Her: Also not a thing.
me: [seductively] you have the posture of a dried up spider
Note to self: when cooking in the oven results will be a lot better if oven door is closed before you go and watch telly for half an hour
An alternate Batman origin story where Bruce’s parents are slowly pushed off a ledge by Catwoman.
MUFASA: Everything the light touches is our kingdom.
ME: What about shadows or when it’s cloudy?
MUFASA: *Sigh* Wh…why are you like this?
my wife: we have to wear what we died in for eternity!?
st. peter: that’s right
me: [from the back end of our horse costume] what’d he say
It’s not a “junk drawer,” it’s a free-spirited drawer without expectations or limits.

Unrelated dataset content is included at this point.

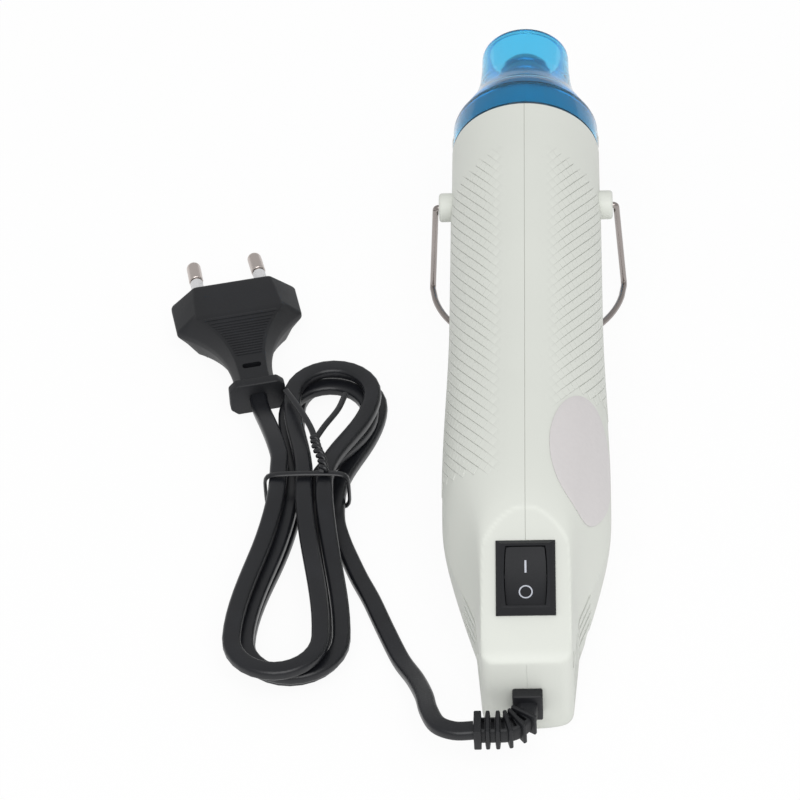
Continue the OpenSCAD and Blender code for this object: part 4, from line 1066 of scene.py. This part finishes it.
class HEATTOOL_OT_strain_relief(bpy.types.Operator):
    """The strain relief: flange, square core, tapered fins with pits between, and end collar."""

    bl_idname = "heattool.strain_relief"
    bl_label = "Strain relief"

    def execute(self, context):
        rear = -rear_length()
        finish = rubber_finish("relief_plastic", 0.42, 0.8)
        core = self.core()
        combine(core, self.pits(), "DIFFERENCE")
        smooth(core, 40.0)
        settle(core, "tool", "cord_black", finish, "strain_relief")
        half = RELIEF_CORE
        bm = bmesh.new()
        block(bm, (-3.8, rear - 3.0, RELIEF_Z - 4.7), (3.8, rear - 0.02, RELIEF_Z + 4.7), 0.45, 3)
        block(bm, (-half, rear - 1.0, RELIEF_Z - half), (half, rear + 3.0, RELIEF_Z + half))
        for k in range(1, RELIEF_FINS + 1):
            add_piece(bm, self.fin(k))
        obj = finish_mesh(bm, "relief_fins")
        smooth(obj, 40.0)
        settle(obj, "tool", "cord_black", finish)
        return {"FINISHED"}

    def place(self, k):
        """Where the fin of a number sits, and which way it faces."""
        run = RELIEF_LENGTH - RELIEF_STUB - 2
        point, turn = relief_point(RELIEF_STUB + 1 + run * k / RELIEF_FINS)
        return Matrix.Translation(point) @ Matrix.Rotation(-turn, 4, "Z")

    def core(self):
        """A rounded square core along the bend."""
        sides, steps, square = 32, 40, 0.4
        path = [relief_point(RELIEF_LENGTH * k / steps)[0] for k in range(5, steps + 1)]
        section = []
        for k in range(sides):
            a = math.tau * (k + 0.5) / sides
            c, s = math.cos(a), math.sin(a)
            x = RELIEF_CORE * math.copysign(abs(c) ** square, c)
            z = RELIEF_CORE * math.copysign(abs(s) ** square, s)
            section.append((x, z))
        bm = bmesh.new()
        sweep(bm, path, section)
        return finish_mesh(bm, "relief_core")

    def pits(self):
        """Small pits in the core, between the fins, above and below."""
        bm = bmesh.new()
        for k in range(1, RELIEF_FINS):
            for side in (-1, 1):
                made = block(bm, (-1.6, -0.42, 1.2), (1.6, 0.42, 3.5))
                turn = Matrix.Rotation(math.pi if side < 0 else 0.0, 4, "Y")
                bmesh.ops.transform(bm, matrix=self.place(k + 0.5) @ turn, verts=made)
        return finish_mesh(bm, "relief_pits")

    def fin(self, k):
        """One square fin, thicker at the core than at its rim; the last one is the end collar."""
        last = k == RELIEF_FINS
        thick = 1.9 if last else 0.95
        wide = 7.1
        bm = bmesh.new()
        bmesh.ops.create_cube(bm, size=1.0)
        bmesh.ops.scale(bm, verts=bm.verts, vec=(wide, thick, wide))
        rim = bm.edges[:]
        if not last:
            broad = [f for f in bm.faces if abs(f.calc_center_median().y) > thick / 4]
            bmesh.ops.inset_individual(bm, faces=broad, thickness=1.5, depth=0.2)
        round_edges(bm, rim, 0.3)
        bmesh.ops.transform(bm, matrix=self.place(k), verts=bm.verts)
        return bm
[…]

Why does a billionaire need a Bat signal? He is in a cave. How does he even see the signal? Why won’t you just text him?
Hell hath no fury like a woman not getting responses to her text messages while she sees that you’re continuing to tweet.
My ex-husband’s mother invited me to lunch for my birthday and tbh, I’d rather be torn apart by wolverines and thrown into a vat of acid so naturally, I told her I’d check my schedule.
WHY IS THAT COTTON CANDY TALKING?!
“Grandma, that’s Niki Minaj.”
*twirls fork through hair*
So, is it is really murder if you stab them when they stand between you and your cake?